One of the Earliest Printed World maps
A beautiful example of the Isidorus of Seville T-O World Map, which appeare in his Etymologiae De Summon Bono, published in Venice in 1483.
The woodcut map from the Etymologiae is an attractive example of a kind of mapmaking that predominated in Europe in the Middle Ages. East is depicted at the top of the map. Through its center runs the Mediterranean, flanked on either side by the Tanais (Don) and Nilus (Nile) Rivers. Europe is in the lower-left of the map, and Africa in the lower-right. The upper half is dominated by Asia. Each of the continents bears a name of one of Noah's three sons: Shem, Japeth, and Ham.

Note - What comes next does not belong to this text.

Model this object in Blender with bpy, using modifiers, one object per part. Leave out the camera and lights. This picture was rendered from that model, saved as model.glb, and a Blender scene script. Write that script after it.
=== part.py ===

Isidorus of Seville, also Saint Isidore, was the Bishop of Seville in the seventh century A.D. He compiled a manuscript encyclopedia of the knowledge of the ancients, helping preserve classical knowledge after the fall of the Roman Empire.
The first edition of the Etymologiae, which was accompanied by a woodcut T-O map, was published in 1472.
Medieval T-O World Maps
T-O maps are schematic medieval world diagrams that reduce the habitable earth to a circular “orbis terrarum” divided by a “T” into three parts—Asia occupying the upper half, with Europe at lower left and Africa at lower right. The vertical stroke of the T represents the Mediterranean Sea; the horizontal bar marks the combined course of the Don (Tanais) and the Nile, conventionally taken as a straight east-west line.
The design first appears in the seventh-century writings of Isidore of Seville (Etymologiae, Book XIV), where it served an exegetical rather than a navigational purpose, illustrating the tripartite division of Noah’s descendants—Shem in Asia, Japheth in Europe, and Ham in Africa. Because the maps were essentially theological diagrams, they are almost always oriented with Oriente—the East and the Garden of Eden—at the top, so Jerusalem sits near the center and Paradise crowns the page.
From the eighth to the thirteenth century the T-O scheme became the traditional choice of world images in Latin Christendom, copied into encyclopedic manuscripts, Psalters, and later printed chronicles. Larger mappae mundi such as the twelfth-century Sawley or the monumental Hereford and Ebstorf maps were actually more elaborate maps based upon the basic T-O template by adding concentric oceans, wind heads, biblical scenes, and classical lore, yet they still preserved the fundamental circular frame and T-shaped division.
By the early fifteenth century the geometrically gridded, coast-hugging portolan charts and the rediscovery of Ptolemaic longitude–latitude projections had begun to eclipse the T-O image for practical cartography, but the diagram persisted in didactic texts and devotional works well into the age of print, a potent visual shorthand for the medieval Christian conception of the world.
For a detailed description of the incunable T-O maps, see Campbell, The Earliest Printed Maps 1472-1600.